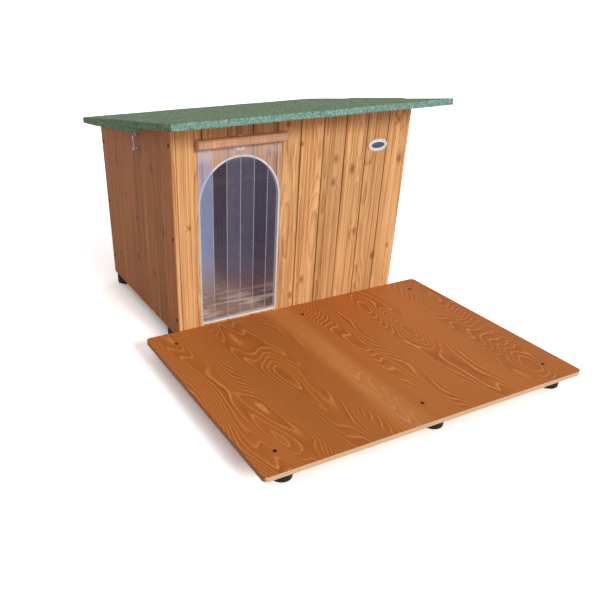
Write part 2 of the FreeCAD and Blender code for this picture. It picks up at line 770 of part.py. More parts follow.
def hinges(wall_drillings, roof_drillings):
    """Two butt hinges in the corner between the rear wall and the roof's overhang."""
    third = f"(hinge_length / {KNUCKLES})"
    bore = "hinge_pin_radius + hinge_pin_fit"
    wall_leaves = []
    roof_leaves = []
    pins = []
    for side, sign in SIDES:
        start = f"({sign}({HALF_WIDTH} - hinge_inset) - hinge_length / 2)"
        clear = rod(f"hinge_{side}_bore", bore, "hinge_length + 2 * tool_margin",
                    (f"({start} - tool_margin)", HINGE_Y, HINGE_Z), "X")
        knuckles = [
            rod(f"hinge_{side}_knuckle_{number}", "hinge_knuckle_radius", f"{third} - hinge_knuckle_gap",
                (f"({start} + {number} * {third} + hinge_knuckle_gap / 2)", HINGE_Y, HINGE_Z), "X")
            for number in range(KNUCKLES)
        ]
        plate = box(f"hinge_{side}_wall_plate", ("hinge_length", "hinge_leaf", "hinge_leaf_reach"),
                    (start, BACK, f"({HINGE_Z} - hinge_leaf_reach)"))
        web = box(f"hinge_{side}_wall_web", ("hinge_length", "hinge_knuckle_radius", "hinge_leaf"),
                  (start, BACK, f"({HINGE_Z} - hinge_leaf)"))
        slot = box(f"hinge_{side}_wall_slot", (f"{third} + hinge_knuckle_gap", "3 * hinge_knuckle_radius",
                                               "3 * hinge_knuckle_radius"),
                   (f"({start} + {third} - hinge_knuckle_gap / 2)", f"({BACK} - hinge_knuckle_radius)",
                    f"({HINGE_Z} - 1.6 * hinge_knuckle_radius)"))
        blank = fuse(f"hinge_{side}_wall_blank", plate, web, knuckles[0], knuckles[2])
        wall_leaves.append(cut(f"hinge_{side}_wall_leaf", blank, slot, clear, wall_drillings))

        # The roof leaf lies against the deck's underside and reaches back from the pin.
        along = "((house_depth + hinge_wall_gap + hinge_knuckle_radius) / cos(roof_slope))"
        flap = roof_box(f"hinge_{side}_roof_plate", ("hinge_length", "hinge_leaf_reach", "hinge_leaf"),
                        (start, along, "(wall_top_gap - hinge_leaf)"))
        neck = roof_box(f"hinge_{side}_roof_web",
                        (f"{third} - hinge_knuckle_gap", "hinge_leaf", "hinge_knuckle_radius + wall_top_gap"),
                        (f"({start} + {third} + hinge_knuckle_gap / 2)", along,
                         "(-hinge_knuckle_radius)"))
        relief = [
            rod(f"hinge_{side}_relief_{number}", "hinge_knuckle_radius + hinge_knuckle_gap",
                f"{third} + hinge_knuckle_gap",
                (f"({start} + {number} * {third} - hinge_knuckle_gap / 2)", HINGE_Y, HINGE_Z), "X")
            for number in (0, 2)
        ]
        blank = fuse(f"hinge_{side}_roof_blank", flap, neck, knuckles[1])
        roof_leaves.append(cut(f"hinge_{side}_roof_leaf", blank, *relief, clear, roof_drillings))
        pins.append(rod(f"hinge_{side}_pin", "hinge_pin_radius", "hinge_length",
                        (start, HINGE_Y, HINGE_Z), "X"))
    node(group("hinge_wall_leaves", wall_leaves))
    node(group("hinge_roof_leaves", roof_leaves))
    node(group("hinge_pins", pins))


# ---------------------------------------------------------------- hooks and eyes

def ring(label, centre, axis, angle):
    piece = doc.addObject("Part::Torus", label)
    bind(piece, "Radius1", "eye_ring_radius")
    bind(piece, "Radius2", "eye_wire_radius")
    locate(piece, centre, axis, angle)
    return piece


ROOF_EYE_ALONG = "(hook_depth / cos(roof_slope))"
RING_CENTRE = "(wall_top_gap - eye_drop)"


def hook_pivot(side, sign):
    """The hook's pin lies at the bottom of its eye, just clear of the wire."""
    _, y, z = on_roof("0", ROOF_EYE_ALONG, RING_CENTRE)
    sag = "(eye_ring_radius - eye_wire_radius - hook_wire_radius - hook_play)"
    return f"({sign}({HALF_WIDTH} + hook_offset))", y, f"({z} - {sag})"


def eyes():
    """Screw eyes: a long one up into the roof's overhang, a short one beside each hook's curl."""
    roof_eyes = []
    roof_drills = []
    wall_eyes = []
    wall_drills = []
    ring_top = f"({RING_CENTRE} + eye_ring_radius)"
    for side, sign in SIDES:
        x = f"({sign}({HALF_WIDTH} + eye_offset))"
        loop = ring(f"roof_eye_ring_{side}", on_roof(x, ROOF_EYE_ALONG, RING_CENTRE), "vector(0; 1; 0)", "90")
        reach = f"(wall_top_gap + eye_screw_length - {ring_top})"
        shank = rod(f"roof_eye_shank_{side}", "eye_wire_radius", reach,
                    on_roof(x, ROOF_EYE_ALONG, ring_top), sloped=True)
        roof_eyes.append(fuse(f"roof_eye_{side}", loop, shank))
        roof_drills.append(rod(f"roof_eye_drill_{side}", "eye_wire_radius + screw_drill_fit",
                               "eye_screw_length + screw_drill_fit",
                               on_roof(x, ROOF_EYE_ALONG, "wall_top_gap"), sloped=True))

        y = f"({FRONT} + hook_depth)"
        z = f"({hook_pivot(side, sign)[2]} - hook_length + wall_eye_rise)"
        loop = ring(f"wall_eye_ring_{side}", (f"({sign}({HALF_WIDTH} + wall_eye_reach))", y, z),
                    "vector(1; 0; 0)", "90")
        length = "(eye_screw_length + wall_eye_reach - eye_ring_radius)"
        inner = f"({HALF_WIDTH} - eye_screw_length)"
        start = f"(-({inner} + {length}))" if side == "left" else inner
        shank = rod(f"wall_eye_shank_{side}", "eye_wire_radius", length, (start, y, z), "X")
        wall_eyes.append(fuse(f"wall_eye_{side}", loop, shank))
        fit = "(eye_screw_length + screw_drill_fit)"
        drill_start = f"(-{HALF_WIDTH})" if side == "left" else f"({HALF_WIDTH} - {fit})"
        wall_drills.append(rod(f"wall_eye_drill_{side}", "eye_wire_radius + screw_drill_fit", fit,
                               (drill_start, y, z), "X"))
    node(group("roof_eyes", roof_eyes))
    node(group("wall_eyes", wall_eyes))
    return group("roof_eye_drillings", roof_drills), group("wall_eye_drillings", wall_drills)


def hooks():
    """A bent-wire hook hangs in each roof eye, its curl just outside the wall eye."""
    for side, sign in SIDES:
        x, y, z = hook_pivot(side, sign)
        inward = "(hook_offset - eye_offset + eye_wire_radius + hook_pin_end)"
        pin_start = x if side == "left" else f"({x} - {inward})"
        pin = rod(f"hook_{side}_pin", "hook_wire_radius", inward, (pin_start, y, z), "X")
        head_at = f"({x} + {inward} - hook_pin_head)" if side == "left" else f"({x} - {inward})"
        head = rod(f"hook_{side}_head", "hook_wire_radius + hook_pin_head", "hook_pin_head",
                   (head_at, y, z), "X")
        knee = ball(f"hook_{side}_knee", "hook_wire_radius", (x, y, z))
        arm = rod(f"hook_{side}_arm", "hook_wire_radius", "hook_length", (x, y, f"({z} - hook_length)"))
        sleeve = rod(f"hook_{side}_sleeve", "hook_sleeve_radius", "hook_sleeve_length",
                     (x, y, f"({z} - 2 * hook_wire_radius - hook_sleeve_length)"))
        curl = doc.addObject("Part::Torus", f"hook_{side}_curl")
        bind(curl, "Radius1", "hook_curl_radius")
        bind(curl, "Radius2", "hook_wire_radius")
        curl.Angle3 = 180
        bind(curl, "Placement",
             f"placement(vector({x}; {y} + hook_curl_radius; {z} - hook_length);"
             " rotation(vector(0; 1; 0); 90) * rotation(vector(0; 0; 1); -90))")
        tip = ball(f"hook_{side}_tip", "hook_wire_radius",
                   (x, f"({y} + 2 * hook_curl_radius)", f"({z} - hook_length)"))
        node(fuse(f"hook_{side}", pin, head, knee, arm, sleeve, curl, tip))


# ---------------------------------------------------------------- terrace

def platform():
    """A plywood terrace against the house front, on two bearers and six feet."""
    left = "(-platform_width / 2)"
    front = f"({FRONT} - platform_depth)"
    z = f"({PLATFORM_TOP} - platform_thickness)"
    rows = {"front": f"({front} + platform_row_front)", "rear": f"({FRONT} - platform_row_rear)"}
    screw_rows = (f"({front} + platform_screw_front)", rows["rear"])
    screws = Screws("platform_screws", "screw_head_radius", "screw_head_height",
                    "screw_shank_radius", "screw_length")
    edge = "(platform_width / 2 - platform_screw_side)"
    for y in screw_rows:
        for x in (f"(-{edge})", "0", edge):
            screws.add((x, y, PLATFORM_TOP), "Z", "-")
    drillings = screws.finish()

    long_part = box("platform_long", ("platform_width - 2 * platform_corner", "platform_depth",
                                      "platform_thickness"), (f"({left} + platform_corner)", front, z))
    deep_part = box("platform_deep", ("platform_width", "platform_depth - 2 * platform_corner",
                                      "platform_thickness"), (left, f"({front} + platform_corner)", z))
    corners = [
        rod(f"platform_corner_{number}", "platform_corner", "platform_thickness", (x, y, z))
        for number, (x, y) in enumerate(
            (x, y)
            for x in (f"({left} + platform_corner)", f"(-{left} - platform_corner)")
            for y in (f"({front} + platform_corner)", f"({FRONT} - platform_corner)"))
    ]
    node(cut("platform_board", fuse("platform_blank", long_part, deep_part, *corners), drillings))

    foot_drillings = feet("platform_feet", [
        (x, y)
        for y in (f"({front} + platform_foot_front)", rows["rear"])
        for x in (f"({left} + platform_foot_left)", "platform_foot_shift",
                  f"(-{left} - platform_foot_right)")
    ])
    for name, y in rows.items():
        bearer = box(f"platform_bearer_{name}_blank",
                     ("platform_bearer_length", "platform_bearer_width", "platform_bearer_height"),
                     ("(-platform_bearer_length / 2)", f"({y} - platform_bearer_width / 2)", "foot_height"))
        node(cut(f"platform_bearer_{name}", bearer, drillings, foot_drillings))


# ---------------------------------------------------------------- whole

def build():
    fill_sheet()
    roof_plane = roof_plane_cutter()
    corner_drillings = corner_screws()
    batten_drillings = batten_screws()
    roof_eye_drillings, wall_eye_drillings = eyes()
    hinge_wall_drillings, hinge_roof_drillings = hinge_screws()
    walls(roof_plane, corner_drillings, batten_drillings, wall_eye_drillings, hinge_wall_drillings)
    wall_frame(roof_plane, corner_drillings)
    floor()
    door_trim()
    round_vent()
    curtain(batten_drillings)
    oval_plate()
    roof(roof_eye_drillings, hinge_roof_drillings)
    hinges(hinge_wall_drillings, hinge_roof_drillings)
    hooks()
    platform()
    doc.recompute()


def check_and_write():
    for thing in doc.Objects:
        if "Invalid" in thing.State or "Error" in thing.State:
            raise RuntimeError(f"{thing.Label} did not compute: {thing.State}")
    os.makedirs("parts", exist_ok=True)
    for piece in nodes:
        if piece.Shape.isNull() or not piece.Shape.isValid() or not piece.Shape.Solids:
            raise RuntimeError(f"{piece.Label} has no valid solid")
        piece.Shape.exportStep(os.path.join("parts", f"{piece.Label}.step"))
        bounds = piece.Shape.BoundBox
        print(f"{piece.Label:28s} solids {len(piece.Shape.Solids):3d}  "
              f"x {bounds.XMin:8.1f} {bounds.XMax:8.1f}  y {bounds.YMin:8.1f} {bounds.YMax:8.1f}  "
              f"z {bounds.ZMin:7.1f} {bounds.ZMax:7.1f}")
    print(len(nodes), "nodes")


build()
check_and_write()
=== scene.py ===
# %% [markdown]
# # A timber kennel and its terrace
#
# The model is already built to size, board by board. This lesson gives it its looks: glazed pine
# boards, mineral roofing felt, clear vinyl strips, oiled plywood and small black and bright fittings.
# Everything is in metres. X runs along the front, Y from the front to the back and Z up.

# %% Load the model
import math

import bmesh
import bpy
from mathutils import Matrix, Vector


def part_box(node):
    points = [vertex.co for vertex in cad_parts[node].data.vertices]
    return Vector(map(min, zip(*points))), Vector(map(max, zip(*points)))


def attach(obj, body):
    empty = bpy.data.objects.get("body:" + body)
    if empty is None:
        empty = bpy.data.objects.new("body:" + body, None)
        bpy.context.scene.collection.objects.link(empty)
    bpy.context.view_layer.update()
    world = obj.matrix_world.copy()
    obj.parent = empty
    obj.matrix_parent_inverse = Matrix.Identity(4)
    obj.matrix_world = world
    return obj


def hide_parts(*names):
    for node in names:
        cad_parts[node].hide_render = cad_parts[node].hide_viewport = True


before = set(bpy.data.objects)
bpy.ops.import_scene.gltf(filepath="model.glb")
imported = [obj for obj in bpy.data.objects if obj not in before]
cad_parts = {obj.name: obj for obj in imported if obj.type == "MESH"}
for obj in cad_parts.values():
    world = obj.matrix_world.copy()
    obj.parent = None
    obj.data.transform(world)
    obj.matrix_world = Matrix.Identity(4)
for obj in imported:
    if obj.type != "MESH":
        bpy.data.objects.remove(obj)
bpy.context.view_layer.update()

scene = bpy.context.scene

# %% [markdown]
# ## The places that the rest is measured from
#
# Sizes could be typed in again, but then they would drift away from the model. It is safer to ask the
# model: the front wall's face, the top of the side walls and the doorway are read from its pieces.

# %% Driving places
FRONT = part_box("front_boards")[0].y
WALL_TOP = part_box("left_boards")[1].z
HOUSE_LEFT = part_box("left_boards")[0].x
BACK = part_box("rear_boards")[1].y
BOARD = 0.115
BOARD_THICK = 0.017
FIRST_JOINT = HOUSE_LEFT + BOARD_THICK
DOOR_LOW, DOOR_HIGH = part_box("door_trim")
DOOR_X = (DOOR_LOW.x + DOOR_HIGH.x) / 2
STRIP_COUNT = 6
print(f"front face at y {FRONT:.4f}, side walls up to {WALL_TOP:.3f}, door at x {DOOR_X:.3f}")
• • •
▶ [To do]
Retype exactly the lines above, from the one with "bounds = piece.Shape.BoundBox" through the one with "zip(*points))), Vector(map(max, zip(*points)))", inclusive.

▶ [Solution]
        bounds = piece.Shape.BoundBox
        print(f"{piece.Label:28s} solids {len(piece.Shape.Solids):3d}  "
              f"x {bounds.XMin:8.1f} {bounds.XMax:8.1f}  y {bounds.YMin:8.1f} {bounds.YMax:8.1f}  "
              f"z {bounds.ZMin:7.1f} {bounds.ZMax:7.1f}")
    print(len(nodes), "nodes")


build()
check_and_write()
=== scene.py ===
# %% [markdown]
# # A timber kennel and its terrace
#
# The model is already built to size, board by board. This lesson gives it its looks: glazed pine
# boards, mineral roofing felt, clear vinyl strips, oiled plywood and small black and bright fittings.
# Everything is in metres. X runs along the front, Y from the front to the back and Z up.

# %% Load the model
import math

import bmesh
import bpy
from mathutils import Matrix, Vector


def part_box(node):
    points = [vertex.co for vertex in cad_parts[node].data.vertices]
    return Vector(map(min, zip(*points))), Vector(map(max, zip(*points)))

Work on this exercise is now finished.